We're asked to identify the
percent, amount, and base in this problem. And they ask us, 150 is
25% of what number? They don't ask us to solve it,
but it's too tempting. So what I want to do is first
answer this question that they're not even asking
us to solve. But first, I want to answer
this question. And then we can think about what
the percent, the amount, and the base is, because
those are just words. Those are just definitions. The important thing is
to be able to solve a problem like this. So they're saying 150 is
25% of what number? Or another way to view this,
150 is 25% of some number. So let's let x, x is equal
to the number that 150 is 25% of, right? That's what we need
to figure out. 150 is 25% of what number?

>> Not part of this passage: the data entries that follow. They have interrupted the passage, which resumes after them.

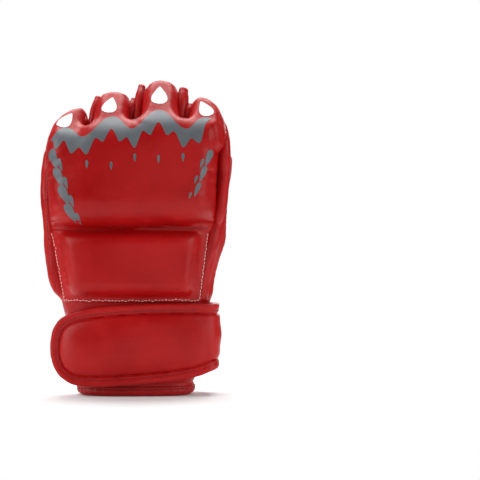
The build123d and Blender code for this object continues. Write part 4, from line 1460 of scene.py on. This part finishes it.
THUMB_BASE = np.array([44.0, 19.0, 104.0])
THUMB_AXIS = unit((0.11, 0.27, 0.957))
THUMB_OUT = unit(np.cross((0, 1, 0), THUMB_AXIS))
THUMB_FRONT = np.cross(THUMB_AXIS, THUMB_OUT)
THUMB_TIP = 86.0  # how far along the thumb its sleeve ends


def thumb_point(angle, along, grow=0.0):
    """Point on the thumb's outside: angle 0 is away from the fingers, and a quarter turn is the palm side."""
    angle, along, grow = np.broadcast_arrays(*[np.asarray(v, float) for v in (angle, along, grow)])
    radius = 15.5 - 2.5 * along / THUMB_TIP + grow
    root = np.maximum(6 - along, 0)
    radius = radius - 0.0125 * root**2
    offset = np.cos(angle)[..., None] * THUMB_OUT + np.sin(angle)[..., None] * THUMB_FRONT
    sink = root[..., None] ** 2 * np.array([-0.004, -0.017, 0])
    return THUMB_BASE + along[..., None] * THUMB_AXIS + radius[..., None] * offset + sink


def thumb_sleeve():
    """Leather tube of the thumb, gathered at its root."""
    down, t = shares(100, 72, closed=True)
    along, angle = -22 + 107.5 * down, 2 * pi * t
    places = np.stack([np.cos(angle).ravel() * 16, np.sin(angle).ravel() * 16, along.ravel()], -1)
    crumple = bumps(places * (1, 1, 1.6), 10.0, 101).reshape(angle.shape)
    gather = 0.55 * np.sin(angle * 15 + 1.5 * np.sin(angle * 2)) * gauss(along - 17, 7)
    rings = 0.8 * np.sin(along * 0.55 + 1.2 * np.cos(angle)) * gauss(along - 20, 12)
    grow = 0.9 * crumple + gather + rings - 1.2 * gauss(along - 17, 5)
    grow = grow * smooth((85 - along) / 8)
    outer, inner = thumb_point(angle, along, grow), thumb_point(angle, along, grow - 2.0)
    sleeve = shell("thumb_sleeve", outer, inner, SOFT_RED, wrap=True)
    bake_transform(sleeve)
    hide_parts("thumb_sleeve", "thumb_base_ring")


# Section of the binding round the sleeve's end: distance out and distance past the end.
THUMB_FOLD = (
    (-2.9, -4.6), (-3.1, -2.0), (-2.6, 0.2), (-1.0, 1.2), (0.6, 0.6), (1.2, -1.0), (1.15, -3.4),
    (0.5, -5.0), (-0.6, -5.2),
)


def thumb_binding():
    """Tape folded round the end of the sleeve."""
    turn = np.linspace(0, 2 * pi, 90, endpoint=False)
    wave = 0.12 * np.sin(turn * 23)
    rim = [thumb_point(turn, THUMB_TIP + a, g + wave * (g > 0.4)) for g, a in THUMB_FOLD]
    binding = hoop("thumb_binding", np.stack(rim, 1), BINDING)
    settle(binding, "thumb", "red_binding", "thumb_binding")
    turn, seam = np.linspace(0, 2 * pi, 200), THUMB_TIP - 3.1
    path = thumb_point(turn, seam, 1.25)
    away = path - thumb_point(turn, seam, -8)
    sew("thumb_binding_stitches", "thumb", "red_binding", path, away, 3.0, 2.1, 0.28, 0.1, 16)


def thumb_pad_place(flat, grow):
    """Point on the back of the thumb from its place on the pad's flat drawing."""
    return thumb_point(flat[:, 0] / 15 + 0.24, flat[:, 1], grow)


def thumb_pad():
    """Small pad on the back of the thumb, with stitches round it."""
    outline = soften(even_path([(-12, 32), (12, 32), (12, 79), (-12, 79)], 1.4, closed=True), 14)

    def top(flat, distance):
        lift = 0.6 + 4.6 * round_edge(distance / 6.5) + 0.3 * bumps(flat, 12.0, 103) * smooth(distance / 5)
        return thumb_pad_place(flat, lift - 0.5 * gauss(distance - 1.2, 0.5))

    def bottom(flat, distance):
        return thumb_pad_place(flat, -0.8)

    pad = filled("thumb_pad", outline, 2.0, (0.4, 1.2, 2.2, 3.6), top, bottom, RED)
    settle(pad, "thumb", "red_leather", "thumb_pad_cover", "thumb_pad_foam")
    path = soften(even_path(outline * (1.14, 1), 0.6, closed=True), 4)
    path = (path - (0, 55.5)) * (1, 1.06) + (0, 55.5)
    path = np.vstack([path, path[:1]])
    outside = thumb_pad_place(path, 0.6)
    away = outside - thumb_pad_place(path, -9)
    sew("thumb_pad_stitches", "thumb", "red_leather", outside, away, 2.9, 2.1, 0.28, 0.1, 17)


thumb_sleeve()
thumb_binding()
thumb_pad()

# ---------------------------------------------------------------- stage, light and camera


def stage():
    """White paper floor and white surroundings."""
    material, _, shader, _ = blank("floor_paper")
    shader.inputs["Base Color"].default_value = (0.86, 0.86, 0.86, 1)
    shader.inputs["Roughness"].default_value = 0.95
    shader.inputs["Specular IOR Level"].default_value = 0.0
    shader.inputs["Emission Color"].default_value = (1, 1, 1, 1)
    shader.inputs["Emission Strength"].default_value = 0.02
    turn = np.linspace(0, 2 * pi, 96, endpoint=False)
    rim = 480 * np.stack([np.cos(turn), np.sin(turn), 0 * turn], -1)
    floor = piece("floor", rim, [range(len(rim))], material)

    world = bpy.data.worlds.new("studio")
    bpy.context.scene.world = world
    world.use_nodes = True
    tree = world.node_tree
    ray = tree.nodes.new("ShaderNodeLightPath").outputs["Is Camera Ray"]
    background = tree.nodes["Background"]
    background.inputs["Color"].default_value = (1, 1, 1, 1)
    link(tree, spread(tree, ray, 0.15, 1.0), background.inputs["Strength"])


def soft_light(name, place, target, size, power):
    """Rectangular lamp that faces its target. Places and sizes are in metres."""
    data = bpy.data.lights.new(name, "AREA")
    data.shape = "RECTANGLE"
    data.size, data.size_y = size
    data.energy = power
    lamp = bpy.data.objects.new(name, data)
    bpy.context.scene.collection.objects.link(lamp)
    lamp.location = place
    lamp.rotation_euler = (Vector(target) - Vector(place)).to_track_quat("-Z", "Y").to_euler()


def camera():
    """Level camera far in front, set off to the side as in the photo, where the glove is on the left."""
    distance, scene_x, scene_z = 1.75, 0.079, 0.1193
    seen_width, glove_front = 0.3648, 0.035
    data = bpy.data.cameras.new("camera")
    data.sensor_width = 36
    data.lens = data.sensor_width * (distance - glove_front) / seen_width
    data.clip_end = 50
    obj = bpy.data.objects.new("camera", data)
    bpy.context.scene.collection.objects.link(obj)
    obj.location = (scene_x, -distance, scene_z + 0.009)
    look = Vector((scene_x, -0.03, scene_z)) - obj.location
    obj.rotation_euler = look.to_track_quat("-Z", "Y").to_euler()
    bpy.context.scene.camera = obj


stage()
soft_light("front_softbox", (0.25, -1.3, 0.12), (0, 0, 0.08), (0.9, 0.35), 1.3)
soft_light("left_softbox", (-1.25, -0.55, 0.6), (0, 0, 0.12), (0.8, 1.3), 15.5)
soft_light("right_softbox", (1.25, -0.55, 0.55), (0, 0, 0.12), (0.8, 1.3), 11.5)
soft_light("top_softbox", (0.0, 0.45, 1.3), (0, 0, 0.0), (1.1, 0.9), 25)
soft_light("back_softbox", (0.0, 1.5, 0.6), (0, 0, 0.12), (1.3, 0.8), 9)
camera()
bpy.context.scene.view_settings.view_transform = "Standard"
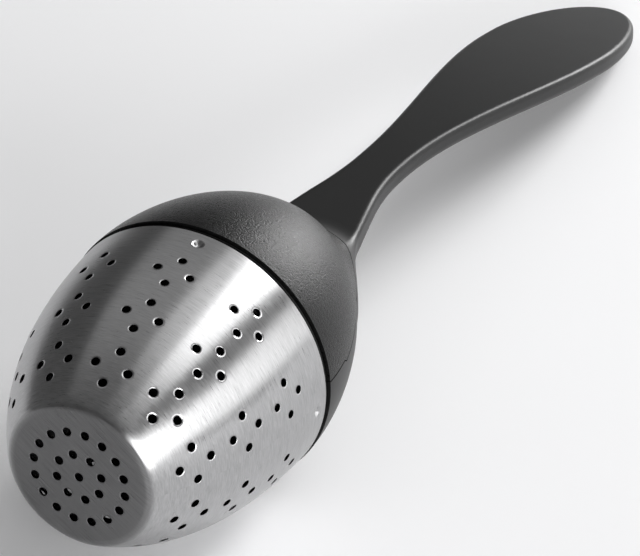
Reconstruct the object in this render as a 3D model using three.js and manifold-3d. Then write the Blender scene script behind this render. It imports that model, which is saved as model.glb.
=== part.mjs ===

That number right here
we're seeing is x. So that tells us that if we
start with x, and if we were to take 25% of x, you could
imagine, that's the same thing as multiplying it by 25%, which
is the same thing as multiplying it, if you
view it as a decimal, times 0.25 times x. These two statements
are identical. So if you start with that
number, you take 25% of it, or you multiply it by 0.25, that
is going to be equal to 150. 150 is 25% of this number. And then you can solve for x. So let's just start with
this one over here. Let me just write it separately,
so you understand what I'm doing. 0.25 times some number
is equal to 150. Now there's two ways
we can do this. We can divide both sides of this
equation by 0.25, or if you recognize that four quarters
make a dollar, you could say, let's multiply both
sides of this equation by 4. You could do either one. I'll do the first, because
that's how we normally do algebra problems like this. So let's just multiply
both by 0.25. That will just be an x. And then the right-hand side
will be 150 divided by 0.25. And the reason why I wanted to
is really it's just good practice dividing
by a decimal. So let's do that. So we want to figure out what
150 divided by 0.25 is. And we've done this before. When you divide by a decimal,
what you can do is you can make the number that you're
dividing into the other number, you can turn this into
a whole number by essentially shifting the decimal
two to the right. But if you do that for the
number in the denominator, you also have to do that
to the numerator. So right now you can view
this as 150.00. If you multiply 0.25 times
100, you're shifting the decimal two to the right. Then you'd also have to do
that with 150, so then it becomes 15,000. Shift it two to the right. So our decimal place
becomes like this. So 150 divided by 0.25
is the same thing as 15,000 divided by 25. And let's just work it
out really fast. So 25 doesn't go into 1, doesn't
go into 15, it goes into 150, what is that? Six times, right? If it goes into 100 four
times, then it goes into 150 six times. 6 times 0.25 is-- or actually,
this is now a 25. We've shifted the decimal. This decimal is sitting
right over there. So 6 times 25 is 150. You subtract. You get no remainder. Bring down this 0 right here. 25 goes into 0 zero times. 0 times 25 is 0. Subtract. No remainder. Bring down this last 0. 25 goes into 0 zero times. 0 times 25 is 0. Subtract. No remainder. So 150 divided by 0.25
is equal to 600. And you might have been able
to do that in your head, because when we were at this
point in our equation, 0.25x is equal to 150, you could
have just multiplied both sides of this equation
times 4. 4 times 0.25 is the same
thing as 4 times 1/4, which is a whole. And 4 times 150 is 600. So you would have gotten
it either way. And this makes total sense. If 150 is 25% of some number,
that means 150 should be 1/4 of that number. It should be a lot smaller than
that number, and it is. 150 is 1/4 of 600. Now let's answer their
actual question. Identify the percent. Well, that looks like 25%,
that's the percent. The amount and the base
in this problem. And based on how they're wording
it, I assume amount means when you take the 25% of
the base, so they're saying that the amount-- as my best
sense of it-- is that the amount is equal to the percent
times the base. Let me do the base in green. So the base is the number you're
taking the percent of. The amount is the quantity
that that percentage represents. So here we already saw
the percent is 25%. That's the percent. The number that we're taking
25% of, or the base, is x. The value of it is 600. We figured it out. And the amount is 150. This right here is the amount. The amount is 150. 150 is 25% of the
base, of 600. The important thing is how
you solve this problem. The words themselves, you know,
those are all really just definitions.